Washington(CNN) With just a few quick strokes of the pen, President Donald Trump on Friday banned -- temporarily, for now -- roughly 218 million people from entering the United States.
Trump barred citizens of seven Muslim-majority countries from entering the US for at least the next 90 days by executive order, which a senior White House official said later Friday is likely just a first step toward establishing a broader ban.
It's unclear how many more countries will be added to the list, but the official said the administration will be "very aggressive" as it weighs how many more countries to add to the list.
Asked what criteria the administration will consider as it looks to expand the ban beyond the initial seven countries, the official said simply the "mandate is to keep America safe."
"Not going to take any risks," the official added.
That's just one part of the controversial executive order Trump signed Friday dubbed: "Protecting the nation from foreign terrorist entry into the United States." Many of the provisions in the order are consistent with Trump's campaign pledges.
Here's a breakdown of what the executive order does.
Trump banned citizens of seven Muslim-majority countries from entering the US for at least the next 90 days.
The executive order bars all people hailing from Iraq, Syria, Iran, Libya, Somalia, Sudan and Yemen -- or at least 218 million people, based on 2015 data published by the World Bank -- from entering the United States. Those countries were named in a 2016 law concerning immigration visas as "countries of concern."
But the executive order also makes clear those seven countries are just a starting point for a likely broader ban.
The order exempts diplomats and members of international organizations from the ban.
The order also directs the secretary of Homeland Security to conduct a 30-day review to determine which countries do not provide "adequate information" for its citizens to be issued visas to enter the US.
During the campaign, Trump talked about these countries as "terror-prone" countries. During the GOP primary campaign, he called for banning all Muslims from the US -- a statement he never retracted -- before shifting toward calling for banning individuals from countries with terrorist links, though he never specified the countries.
Trump also stopped the admission of all refugees to the United States for four months.
During that time, Trump's secretary of state will review the application and screening process for refugees to be admitted to the US. The process is already highly rigorous and often takes successful refugee applicants at least two years to be admitted into the United States, but Trump has argued the program could still be exploited by terrorists.
Trump also more than halved the number of refugees who could eventually be admitted in 2017 to 50,000 from the 110,000 cap established under former President Barack Obama.
Trump also states in the order that refugees should be prioritized for entry on the basis of religious persecution, "provided that the religion of the individual is a minority religion." That would open the door for Christian refugees from Muslim-majority countries to be accepted in the US while Muslims fleeing those countries would be excluded.

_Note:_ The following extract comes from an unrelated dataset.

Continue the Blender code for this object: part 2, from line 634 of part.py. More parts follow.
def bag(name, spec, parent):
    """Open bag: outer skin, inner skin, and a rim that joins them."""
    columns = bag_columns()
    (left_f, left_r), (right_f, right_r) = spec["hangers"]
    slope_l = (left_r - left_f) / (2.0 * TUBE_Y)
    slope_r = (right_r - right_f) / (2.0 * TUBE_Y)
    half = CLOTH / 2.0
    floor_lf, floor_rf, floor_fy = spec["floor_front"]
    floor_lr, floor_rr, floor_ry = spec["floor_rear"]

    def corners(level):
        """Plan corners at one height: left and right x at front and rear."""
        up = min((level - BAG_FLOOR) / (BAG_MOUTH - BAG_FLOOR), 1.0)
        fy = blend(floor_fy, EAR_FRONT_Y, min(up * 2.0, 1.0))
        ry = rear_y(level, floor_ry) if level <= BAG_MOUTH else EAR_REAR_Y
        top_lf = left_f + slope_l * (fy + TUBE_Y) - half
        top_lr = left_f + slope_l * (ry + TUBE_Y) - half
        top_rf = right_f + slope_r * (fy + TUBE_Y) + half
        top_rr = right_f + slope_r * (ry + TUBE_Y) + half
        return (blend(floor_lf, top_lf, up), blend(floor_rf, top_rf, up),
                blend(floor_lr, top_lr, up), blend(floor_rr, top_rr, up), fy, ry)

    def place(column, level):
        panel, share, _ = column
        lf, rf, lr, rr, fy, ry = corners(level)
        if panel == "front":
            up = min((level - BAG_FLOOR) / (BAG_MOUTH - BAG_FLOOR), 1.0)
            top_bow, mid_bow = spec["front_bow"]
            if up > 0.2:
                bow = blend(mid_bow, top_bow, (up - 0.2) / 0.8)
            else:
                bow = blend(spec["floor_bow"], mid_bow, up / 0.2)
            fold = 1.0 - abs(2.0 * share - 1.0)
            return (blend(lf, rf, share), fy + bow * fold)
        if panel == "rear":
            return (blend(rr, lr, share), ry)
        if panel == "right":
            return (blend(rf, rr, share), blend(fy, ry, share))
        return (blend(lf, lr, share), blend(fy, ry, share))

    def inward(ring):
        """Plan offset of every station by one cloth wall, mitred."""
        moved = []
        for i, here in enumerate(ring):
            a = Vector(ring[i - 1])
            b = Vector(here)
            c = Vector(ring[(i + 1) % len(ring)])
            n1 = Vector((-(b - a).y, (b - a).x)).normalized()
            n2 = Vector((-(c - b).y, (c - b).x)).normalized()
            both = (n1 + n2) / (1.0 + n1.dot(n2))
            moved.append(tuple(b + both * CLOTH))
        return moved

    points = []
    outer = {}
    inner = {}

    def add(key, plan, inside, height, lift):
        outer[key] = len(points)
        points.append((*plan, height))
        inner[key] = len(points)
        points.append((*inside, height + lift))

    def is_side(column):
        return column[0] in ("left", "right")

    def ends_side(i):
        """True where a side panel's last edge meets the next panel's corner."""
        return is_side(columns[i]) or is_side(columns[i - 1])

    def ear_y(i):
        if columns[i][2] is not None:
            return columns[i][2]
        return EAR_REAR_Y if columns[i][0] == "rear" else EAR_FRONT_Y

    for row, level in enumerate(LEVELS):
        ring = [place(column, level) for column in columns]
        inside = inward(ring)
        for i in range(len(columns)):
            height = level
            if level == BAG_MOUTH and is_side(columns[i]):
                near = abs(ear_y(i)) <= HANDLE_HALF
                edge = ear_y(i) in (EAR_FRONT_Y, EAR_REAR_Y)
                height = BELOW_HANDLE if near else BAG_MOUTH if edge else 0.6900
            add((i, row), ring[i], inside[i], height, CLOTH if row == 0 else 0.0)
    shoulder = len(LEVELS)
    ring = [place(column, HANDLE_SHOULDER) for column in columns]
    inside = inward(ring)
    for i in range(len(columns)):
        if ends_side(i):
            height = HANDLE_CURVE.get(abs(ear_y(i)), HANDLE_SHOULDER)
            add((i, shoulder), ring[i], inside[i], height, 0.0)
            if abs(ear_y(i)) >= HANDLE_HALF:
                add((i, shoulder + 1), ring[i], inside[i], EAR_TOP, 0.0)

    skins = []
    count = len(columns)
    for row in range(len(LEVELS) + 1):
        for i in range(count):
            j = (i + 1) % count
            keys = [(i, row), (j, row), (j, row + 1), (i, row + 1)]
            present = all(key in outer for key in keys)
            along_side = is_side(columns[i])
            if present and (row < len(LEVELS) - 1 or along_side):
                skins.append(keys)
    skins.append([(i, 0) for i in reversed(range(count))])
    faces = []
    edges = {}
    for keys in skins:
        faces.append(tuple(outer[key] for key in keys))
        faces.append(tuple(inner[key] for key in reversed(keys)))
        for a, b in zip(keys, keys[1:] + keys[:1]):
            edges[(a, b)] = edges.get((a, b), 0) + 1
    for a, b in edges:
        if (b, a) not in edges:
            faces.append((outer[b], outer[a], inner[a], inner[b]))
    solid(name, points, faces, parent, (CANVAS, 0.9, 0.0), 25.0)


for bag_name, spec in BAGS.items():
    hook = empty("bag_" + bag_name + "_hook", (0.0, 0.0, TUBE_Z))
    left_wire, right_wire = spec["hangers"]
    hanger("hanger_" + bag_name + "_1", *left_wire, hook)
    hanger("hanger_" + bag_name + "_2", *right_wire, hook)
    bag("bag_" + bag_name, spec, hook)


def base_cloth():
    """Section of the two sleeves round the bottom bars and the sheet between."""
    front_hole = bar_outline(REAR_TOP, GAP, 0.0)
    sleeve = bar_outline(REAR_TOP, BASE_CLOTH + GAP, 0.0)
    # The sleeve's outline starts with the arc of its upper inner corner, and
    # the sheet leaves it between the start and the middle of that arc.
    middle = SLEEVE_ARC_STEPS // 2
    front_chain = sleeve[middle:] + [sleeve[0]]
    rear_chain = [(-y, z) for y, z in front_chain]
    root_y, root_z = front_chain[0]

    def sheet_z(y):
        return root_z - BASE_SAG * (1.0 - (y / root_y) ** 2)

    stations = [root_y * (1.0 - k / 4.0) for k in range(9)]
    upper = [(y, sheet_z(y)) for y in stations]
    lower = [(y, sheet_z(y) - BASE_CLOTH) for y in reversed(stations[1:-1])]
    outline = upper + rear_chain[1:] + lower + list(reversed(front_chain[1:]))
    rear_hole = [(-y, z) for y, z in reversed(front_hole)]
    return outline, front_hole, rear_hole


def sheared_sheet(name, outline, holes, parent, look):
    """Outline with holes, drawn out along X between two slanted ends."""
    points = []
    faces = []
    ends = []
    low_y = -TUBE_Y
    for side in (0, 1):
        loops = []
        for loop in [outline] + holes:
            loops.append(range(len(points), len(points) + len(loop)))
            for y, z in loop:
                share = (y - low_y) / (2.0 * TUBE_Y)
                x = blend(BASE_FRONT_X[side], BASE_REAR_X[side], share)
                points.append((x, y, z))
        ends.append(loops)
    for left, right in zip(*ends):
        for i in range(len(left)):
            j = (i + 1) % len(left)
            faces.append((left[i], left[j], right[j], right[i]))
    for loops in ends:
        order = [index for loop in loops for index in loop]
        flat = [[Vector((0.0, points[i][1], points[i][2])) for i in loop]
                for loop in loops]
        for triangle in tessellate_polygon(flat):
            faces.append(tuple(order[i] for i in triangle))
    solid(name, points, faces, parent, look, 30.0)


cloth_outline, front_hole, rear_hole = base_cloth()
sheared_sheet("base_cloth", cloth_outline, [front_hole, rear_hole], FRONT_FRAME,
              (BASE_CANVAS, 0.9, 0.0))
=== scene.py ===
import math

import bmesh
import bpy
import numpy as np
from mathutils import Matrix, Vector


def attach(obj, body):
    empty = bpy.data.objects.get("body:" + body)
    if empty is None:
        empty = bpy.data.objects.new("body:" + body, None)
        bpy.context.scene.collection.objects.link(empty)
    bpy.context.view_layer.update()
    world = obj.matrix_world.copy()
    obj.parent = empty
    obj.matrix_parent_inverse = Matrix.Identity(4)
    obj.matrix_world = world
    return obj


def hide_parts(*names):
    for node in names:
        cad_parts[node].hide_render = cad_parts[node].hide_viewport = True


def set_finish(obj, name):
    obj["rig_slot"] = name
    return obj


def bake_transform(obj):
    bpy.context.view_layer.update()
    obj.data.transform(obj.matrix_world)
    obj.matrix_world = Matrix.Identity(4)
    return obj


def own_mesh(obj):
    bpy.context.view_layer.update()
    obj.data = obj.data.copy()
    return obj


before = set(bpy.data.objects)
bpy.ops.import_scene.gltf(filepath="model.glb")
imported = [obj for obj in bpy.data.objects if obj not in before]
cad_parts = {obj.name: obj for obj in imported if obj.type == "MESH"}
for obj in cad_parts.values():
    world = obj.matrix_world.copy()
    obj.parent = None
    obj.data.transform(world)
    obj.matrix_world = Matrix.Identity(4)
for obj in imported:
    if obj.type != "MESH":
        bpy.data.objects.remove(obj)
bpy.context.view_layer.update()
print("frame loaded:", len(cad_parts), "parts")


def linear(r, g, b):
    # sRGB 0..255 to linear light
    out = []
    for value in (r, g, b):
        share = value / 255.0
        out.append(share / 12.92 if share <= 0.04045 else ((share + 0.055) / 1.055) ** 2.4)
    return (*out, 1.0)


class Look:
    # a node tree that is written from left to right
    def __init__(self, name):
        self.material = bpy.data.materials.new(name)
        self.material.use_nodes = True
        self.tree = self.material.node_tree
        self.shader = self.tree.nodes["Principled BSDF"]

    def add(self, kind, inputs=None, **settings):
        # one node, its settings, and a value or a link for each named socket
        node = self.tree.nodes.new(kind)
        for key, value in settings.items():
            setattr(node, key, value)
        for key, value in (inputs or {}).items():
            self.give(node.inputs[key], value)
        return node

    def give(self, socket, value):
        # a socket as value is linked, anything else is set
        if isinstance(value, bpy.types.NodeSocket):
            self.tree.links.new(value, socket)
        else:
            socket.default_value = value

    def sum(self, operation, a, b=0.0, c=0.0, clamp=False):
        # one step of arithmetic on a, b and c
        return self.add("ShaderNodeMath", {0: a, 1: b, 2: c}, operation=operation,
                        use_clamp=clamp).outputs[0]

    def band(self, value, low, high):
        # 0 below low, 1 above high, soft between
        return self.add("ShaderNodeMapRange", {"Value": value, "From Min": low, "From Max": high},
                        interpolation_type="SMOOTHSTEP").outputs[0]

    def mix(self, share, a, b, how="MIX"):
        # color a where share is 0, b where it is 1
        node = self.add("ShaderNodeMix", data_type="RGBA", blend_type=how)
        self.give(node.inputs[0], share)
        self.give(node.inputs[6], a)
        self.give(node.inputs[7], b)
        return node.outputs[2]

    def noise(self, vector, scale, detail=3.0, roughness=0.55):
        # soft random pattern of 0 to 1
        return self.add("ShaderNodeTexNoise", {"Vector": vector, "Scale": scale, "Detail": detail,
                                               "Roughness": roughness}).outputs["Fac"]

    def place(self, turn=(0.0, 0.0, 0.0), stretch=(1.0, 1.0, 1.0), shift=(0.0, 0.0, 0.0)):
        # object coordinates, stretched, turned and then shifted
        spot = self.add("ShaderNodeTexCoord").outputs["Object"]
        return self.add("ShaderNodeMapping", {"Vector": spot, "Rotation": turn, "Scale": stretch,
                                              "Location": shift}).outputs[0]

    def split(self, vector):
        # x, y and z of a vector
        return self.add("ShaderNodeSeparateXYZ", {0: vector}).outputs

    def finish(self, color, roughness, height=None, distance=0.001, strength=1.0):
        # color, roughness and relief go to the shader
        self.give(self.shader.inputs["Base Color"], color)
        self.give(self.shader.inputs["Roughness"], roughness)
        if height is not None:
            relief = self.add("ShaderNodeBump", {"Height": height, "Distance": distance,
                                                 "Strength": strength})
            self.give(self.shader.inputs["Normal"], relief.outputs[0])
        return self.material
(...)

"I hereby proclaim that the entry of nationals of Syria as refugees is detrimental to the interests of the United States and thus suspend any such entry," Trump declared in Friday's executive order.
While Trump during his campaign called for banning Syrian refugees from the US -- decrying their entry as a potential "Trojan horse" -- he also called for establishing a safe zone in Syria where Syrians fleeing the war-ravaged country could live peacefully. Trump made no mention of that plan in Friday's executive order, even though a draft of the executive order circulating in recent days called for beginning to plan for creating such zones.
The executive order also calls for the secretaries of state and homeland security, the director of national intelligence and the FBI director to develop and implement new immigration screening procedures.
Trump during his campaign called for developing new "extreme vetting" screening procedures that would weed out potential terrorists from visa applicants by asking questions about their views on the US and ensuring that individuals support the US's pluralistic values.
"In order to protect Americans, the United States must ensure that those admitted to this country do not bear hostile attitudes toward it and its founding principles," Trump states in the opening section of the executive order.
"The United States cannot, and should not, admit those who do not support the Constitution, or those who would place violent ideologies over American law. In addition, the United States should not admit those who engage in acts of bigotry or hatred...or those who would oppress Americans of any race, gender, or sexual orientation."
Correction: The combined population of the seven countries named in the executive order -- Iran, Iraq, Libya, Somalia, Sudan, Syria and Yemen -- is roughly 218 million, according to 2015 data published by the World Bank. An earlier version of this story incorrectly used a lower figure.